→ **Provided records**:
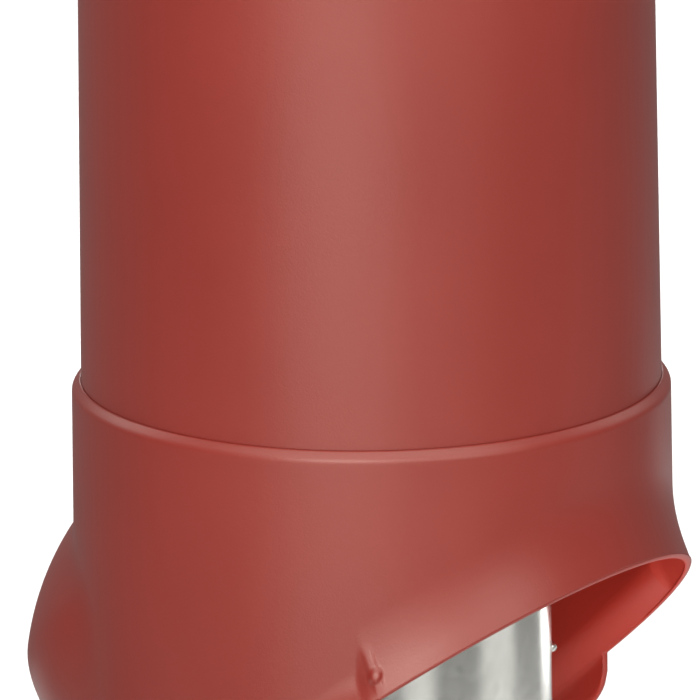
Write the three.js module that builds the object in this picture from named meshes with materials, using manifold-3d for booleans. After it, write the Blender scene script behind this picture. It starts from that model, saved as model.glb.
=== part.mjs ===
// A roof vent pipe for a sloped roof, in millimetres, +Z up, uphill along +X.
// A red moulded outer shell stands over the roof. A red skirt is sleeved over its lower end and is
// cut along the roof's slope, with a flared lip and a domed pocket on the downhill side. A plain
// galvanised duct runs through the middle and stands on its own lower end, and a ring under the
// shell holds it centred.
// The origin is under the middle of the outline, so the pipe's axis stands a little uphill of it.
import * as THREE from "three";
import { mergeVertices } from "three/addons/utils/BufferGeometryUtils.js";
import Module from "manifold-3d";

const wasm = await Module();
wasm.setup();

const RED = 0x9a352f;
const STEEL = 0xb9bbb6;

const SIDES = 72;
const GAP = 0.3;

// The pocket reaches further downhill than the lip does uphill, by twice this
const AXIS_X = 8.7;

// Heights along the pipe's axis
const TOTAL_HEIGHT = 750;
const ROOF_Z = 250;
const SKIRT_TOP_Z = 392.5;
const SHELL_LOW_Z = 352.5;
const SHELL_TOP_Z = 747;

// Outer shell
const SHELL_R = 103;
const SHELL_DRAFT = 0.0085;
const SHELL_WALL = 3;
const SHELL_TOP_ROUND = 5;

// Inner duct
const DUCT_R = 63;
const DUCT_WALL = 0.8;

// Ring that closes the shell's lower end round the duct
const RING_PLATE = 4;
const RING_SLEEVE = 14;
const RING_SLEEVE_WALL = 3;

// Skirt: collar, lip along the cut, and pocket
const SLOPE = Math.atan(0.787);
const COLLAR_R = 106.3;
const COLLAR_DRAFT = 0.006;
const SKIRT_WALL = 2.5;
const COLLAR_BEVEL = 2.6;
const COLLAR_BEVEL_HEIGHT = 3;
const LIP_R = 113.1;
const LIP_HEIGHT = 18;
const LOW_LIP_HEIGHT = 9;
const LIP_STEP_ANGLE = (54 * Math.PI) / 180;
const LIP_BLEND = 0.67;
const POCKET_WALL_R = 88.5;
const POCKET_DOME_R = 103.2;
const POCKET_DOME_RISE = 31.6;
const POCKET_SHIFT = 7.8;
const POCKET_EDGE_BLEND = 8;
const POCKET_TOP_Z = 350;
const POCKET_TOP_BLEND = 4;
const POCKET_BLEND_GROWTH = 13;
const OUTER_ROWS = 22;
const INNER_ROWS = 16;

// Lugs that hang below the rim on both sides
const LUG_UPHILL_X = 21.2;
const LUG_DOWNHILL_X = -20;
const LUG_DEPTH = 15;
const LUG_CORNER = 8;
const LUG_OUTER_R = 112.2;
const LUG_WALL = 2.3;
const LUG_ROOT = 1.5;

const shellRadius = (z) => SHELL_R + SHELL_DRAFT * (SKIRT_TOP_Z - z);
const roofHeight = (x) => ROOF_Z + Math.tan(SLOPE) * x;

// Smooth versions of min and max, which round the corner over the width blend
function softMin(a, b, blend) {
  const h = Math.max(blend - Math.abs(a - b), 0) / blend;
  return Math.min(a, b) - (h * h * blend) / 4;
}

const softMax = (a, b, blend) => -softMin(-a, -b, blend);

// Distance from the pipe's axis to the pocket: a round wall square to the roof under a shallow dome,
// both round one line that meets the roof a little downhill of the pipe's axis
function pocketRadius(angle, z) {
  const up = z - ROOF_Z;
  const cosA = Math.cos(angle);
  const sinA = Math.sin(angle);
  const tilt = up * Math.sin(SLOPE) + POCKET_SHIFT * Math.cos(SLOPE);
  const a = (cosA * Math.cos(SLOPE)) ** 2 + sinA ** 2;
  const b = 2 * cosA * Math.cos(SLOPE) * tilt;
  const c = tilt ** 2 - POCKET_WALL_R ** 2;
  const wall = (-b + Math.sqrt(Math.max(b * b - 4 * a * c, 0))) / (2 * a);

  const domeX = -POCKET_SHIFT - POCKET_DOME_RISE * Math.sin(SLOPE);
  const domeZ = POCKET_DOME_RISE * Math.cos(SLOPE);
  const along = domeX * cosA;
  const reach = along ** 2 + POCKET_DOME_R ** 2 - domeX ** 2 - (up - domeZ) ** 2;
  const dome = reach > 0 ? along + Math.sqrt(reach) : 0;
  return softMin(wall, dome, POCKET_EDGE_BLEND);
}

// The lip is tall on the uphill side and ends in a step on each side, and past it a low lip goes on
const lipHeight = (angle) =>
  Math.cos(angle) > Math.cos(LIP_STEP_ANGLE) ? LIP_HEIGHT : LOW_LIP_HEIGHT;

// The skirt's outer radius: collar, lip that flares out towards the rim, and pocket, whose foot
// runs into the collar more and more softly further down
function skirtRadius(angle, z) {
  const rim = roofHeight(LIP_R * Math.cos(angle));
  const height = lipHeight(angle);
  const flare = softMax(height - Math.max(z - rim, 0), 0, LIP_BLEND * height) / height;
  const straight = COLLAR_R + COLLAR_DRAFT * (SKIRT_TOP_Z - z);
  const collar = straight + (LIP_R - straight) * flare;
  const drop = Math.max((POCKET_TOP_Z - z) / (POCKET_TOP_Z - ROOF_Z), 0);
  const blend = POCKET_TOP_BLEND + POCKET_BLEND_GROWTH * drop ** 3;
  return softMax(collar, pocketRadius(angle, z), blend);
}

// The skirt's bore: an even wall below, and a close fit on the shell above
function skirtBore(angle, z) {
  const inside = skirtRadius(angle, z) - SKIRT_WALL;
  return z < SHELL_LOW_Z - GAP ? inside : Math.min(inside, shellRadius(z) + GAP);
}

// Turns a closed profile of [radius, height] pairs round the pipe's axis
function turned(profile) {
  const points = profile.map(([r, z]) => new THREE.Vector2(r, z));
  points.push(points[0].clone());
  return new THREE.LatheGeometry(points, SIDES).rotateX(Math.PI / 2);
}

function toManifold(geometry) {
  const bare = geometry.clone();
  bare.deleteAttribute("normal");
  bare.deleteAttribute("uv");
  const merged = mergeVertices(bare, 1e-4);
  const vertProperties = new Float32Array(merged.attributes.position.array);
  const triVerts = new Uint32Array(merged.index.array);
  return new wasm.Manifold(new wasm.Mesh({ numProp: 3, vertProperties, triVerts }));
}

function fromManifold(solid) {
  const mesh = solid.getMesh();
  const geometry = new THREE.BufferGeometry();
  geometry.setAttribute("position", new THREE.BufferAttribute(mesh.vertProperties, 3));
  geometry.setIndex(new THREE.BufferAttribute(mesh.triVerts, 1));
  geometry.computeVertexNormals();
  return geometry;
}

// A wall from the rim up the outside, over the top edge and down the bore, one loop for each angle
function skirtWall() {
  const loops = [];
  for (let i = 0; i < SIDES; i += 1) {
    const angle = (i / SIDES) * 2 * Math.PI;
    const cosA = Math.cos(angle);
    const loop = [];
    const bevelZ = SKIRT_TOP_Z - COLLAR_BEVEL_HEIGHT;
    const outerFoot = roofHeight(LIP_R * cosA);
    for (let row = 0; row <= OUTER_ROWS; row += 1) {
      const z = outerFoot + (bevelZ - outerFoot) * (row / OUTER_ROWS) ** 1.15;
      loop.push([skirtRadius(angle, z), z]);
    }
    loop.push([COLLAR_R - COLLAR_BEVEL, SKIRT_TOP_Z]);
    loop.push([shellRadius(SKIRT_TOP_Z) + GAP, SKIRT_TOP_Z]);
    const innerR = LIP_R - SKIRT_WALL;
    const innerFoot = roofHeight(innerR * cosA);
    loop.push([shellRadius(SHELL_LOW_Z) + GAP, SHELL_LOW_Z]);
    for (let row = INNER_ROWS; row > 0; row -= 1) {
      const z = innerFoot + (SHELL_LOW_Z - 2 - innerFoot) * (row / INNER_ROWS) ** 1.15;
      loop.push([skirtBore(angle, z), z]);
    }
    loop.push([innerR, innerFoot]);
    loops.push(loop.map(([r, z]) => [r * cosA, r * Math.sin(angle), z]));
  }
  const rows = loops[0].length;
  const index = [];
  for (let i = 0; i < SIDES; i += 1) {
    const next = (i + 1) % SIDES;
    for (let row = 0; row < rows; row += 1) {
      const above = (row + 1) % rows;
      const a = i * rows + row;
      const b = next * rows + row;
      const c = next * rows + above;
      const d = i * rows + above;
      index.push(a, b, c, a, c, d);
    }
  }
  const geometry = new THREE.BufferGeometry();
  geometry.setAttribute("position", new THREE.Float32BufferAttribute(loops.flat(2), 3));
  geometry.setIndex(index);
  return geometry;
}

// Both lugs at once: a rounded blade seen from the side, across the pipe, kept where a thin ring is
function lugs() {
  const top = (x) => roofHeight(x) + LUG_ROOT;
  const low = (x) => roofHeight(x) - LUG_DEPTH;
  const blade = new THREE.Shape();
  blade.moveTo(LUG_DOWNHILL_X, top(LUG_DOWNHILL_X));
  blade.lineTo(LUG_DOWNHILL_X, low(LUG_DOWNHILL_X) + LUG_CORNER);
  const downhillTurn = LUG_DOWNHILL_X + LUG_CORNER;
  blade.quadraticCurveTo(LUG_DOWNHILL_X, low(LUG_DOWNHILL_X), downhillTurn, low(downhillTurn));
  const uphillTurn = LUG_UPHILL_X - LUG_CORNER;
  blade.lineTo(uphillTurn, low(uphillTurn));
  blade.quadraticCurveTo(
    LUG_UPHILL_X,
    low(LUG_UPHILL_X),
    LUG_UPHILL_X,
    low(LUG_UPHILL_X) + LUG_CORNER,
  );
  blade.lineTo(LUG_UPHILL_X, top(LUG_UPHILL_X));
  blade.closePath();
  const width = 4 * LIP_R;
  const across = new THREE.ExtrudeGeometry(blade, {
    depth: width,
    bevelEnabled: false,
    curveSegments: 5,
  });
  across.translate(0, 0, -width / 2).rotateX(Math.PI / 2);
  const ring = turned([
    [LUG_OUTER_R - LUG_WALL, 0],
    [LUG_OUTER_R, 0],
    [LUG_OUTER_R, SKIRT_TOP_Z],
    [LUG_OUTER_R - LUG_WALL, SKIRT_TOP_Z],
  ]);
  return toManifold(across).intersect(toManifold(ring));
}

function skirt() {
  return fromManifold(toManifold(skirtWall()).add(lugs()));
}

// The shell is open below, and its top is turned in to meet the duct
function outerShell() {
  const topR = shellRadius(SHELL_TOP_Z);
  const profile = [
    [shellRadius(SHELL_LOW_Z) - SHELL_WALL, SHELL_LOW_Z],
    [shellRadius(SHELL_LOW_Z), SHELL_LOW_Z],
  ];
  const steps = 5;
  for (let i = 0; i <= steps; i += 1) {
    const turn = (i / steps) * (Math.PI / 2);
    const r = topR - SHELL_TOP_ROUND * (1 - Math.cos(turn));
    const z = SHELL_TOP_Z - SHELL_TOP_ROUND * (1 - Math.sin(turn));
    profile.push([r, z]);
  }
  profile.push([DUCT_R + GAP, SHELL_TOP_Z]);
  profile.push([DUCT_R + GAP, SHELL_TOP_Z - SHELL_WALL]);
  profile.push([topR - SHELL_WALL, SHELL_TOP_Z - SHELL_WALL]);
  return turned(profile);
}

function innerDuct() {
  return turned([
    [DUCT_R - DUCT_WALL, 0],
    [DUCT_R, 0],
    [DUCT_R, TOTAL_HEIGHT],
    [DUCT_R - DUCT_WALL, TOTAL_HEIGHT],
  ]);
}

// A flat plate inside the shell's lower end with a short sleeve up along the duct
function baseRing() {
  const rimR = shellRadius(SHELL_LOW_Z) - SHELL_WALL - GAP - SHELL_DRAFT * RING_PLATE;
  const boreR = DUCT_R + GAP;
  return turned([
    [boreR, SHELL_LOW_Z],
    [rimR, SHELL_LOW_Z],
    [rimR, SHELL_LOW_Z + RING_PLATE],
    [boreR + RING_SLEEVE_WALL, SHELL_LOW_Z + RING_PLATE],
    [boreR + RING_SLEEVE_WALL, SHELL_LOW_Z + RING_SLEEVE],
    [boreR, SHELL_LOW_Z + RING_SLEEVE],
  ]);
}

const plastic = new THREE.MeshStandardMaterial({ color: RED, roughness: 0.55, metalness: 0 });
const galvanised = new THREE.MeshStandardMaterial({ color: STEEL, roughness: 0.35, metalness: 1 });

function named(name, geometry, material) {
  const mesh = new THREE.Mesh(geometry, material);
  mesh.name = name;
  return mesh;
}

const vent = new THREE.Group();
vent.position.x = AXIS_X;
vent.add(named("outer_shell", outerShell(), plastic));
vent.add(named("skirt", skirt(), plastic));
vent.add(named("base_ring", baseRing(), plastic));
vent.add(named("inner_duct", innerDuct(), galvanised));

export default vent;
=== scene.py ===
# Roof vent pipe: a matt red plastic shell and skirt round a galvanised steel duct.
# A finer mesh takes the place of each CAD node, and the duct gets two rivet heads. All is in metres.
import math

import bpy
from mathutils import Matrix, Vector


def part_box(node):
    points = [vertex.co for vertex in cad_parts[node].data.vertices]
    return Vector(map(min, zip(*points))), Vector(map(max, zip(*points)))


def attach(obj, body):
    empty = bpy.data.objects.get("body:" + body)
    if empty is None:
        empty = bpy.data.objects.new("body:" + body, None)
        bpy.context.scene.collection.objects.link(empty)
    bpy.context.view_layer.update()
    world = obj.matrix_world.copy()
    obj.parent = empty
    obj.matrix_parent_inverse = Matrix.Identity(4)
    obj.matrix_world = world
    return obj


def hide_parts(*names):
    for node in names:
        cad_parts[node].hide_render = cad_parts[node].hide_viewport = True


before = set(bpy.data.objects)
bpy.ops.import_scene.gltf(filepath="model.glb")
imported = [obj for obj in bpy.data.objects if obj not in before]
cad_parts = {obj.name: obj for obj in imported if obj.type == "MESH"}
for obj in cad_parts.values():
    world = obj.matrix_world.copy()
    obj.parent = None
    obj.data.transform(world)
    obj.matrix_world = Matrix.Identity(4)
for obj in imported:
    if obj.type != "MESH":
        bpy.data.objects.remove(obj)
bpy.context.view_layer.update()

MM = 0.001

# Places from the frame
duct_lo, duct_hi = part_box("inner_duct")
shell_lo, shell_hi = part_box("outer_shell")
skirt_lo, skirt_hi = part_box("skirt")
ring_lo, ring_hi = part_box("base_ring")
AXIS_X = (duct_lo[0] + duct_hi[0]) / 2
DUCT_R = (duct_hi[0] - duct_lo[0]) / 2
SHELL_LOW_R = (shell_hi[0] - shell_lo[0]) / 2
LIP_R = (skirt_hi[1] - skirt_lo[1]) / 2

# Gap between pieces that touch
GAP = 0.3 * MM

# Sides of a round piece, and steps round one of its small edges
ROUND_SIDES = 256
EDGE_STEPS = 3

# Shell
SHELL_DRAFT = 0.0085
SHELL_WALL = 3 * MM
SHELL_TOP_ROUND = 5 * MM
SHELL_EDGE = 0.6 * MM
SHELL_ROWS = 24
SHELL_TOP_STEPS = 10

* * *

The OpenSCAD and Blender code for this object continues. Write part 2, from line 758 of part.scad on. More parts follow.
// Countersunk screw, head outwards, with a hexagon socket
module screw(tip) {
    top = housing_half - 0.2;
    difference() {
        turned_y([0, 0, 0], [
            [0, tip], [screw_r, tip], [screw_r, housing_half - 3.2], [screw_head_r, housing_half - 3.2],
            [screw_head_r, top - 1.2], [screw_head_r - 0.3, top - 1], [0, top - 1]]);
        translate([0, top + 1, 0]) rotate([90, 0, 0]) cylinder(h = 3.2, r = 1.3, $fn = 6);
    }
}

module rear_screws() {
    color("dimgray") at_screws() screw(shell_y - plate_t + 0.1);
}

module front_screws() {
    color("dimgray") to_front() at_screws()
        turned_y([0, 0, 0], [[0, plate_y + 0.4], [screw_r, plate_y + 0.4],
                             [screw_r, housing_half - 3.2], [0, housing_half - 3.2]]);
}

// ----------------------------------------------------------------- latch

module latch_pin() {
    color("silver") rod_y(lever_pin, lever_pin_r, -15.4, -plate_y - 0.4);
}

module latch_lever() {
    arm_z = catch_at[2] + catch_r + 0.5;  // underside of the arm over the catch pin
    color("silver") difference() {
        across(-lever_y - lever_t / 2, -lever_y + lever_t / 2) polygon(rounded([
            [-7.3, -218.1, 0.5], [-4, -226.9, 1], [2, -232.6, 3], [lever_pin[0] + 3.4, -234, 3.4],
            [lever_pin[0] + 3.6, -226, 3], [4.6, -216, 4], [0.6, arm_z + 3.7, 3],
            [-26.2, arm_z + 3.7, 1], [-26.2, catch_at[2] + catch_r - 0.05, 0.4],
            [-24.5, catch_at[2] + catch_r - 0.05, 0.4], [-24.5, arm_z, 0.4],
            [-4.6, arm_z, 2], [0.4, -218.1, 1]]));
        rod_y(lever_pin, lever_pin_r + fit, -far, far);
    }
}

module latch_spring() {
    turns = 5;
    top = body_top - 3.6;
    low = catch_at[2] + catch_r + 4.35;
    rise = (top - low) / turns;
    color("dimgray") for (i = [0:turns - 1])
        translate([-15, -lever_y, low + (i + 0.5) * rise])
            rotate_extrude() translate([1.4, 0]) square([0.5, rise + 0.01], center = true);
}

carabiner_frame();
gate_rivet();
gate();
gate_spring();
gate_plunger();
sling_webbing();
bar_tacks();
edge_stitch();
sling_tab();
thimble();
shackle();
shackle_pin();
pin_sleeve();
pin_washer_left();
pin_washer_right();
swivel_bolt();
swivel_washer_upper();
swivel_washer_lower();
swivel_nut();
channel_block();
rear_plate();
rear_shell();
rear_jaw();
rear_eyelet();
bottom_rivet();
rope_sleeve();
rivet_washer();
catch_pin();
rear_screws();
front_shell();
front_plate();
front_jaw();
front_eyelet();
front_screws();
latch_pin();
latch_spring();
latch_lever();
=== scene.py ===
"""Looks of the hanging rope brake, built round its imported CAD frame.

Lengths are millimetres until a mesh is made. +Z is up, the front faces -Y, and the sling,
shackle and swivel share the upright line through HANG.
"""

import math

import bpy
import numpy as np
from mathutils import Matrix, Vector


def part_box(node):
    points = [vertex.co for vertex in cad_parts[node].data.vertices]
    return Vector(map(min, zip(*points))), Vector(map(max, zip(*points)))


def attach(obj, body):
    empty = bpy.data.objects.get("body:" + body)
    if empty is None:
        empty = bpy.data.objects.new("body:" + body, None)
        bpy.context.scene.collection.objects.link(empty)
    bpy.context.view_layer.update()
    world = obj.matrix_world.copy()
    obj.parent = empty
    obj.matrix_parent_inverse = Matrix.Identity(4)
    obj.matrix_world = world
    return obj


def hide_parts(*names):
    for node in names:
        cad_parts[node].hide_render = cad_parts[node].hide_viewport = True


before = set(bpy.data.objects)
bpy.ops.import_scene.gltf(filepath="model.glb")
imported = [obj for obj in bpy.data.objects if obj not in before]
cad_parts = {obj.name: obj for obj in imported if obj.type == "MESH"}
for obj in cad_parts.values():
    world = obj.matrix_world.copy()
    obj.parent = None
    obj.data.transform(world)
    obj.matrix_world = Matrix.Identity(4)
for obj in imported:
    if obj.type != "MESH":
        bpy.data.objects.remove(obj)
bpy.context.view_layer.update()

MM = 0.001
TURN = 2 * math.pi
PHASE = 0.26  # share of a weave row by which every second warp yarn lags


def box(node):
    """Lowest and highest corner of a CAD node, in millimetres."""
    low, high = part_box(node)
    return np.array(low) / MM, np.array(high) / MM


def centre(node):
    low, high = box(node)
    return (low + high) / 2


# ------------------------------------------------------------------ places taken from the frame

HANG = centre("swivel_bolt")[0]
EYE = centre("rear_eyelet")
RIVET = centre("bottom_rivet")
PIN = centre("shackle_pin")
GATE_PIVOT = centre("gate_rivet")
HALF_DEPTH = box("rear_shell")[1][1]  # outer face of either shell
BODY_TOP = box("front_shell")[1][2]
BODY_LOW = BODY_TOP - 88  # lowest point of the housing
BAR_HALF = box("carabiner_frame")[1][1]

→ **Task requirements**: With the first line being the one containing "Write the three.js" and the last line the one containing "import Module from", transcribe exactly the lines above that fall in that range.

→ **Completed exercise**:
Write the three.js module that builds the object in this picture from named meshes with materials, using manifold-3d for booleans. After it, write the Blender scene script behind this picture. It starts from that model, saved as model.glb.
=== part.mjs ===
// A roof vent pipe for a sloped roof, in millimetres, +Z up, uphill along +X.
// A red moulded outer shell stands over the roof. A red skirt is sleeved over its lower end and is
// cut along the roof's slope, with a flared lip and a domed pocket on the downhill side. A plain
// galvanised duct runs through the middle and stands on its own lower end, and a ring under the
// shell holds it centred.
// The origin is under the middle of the outline, so the pipe's axis stands a little uphill of it.
import * as THREE from "three";
import { mergeVertices } from "three/addons/utils/BufferGeometryUtils.js";
import Module from "manifold-3d";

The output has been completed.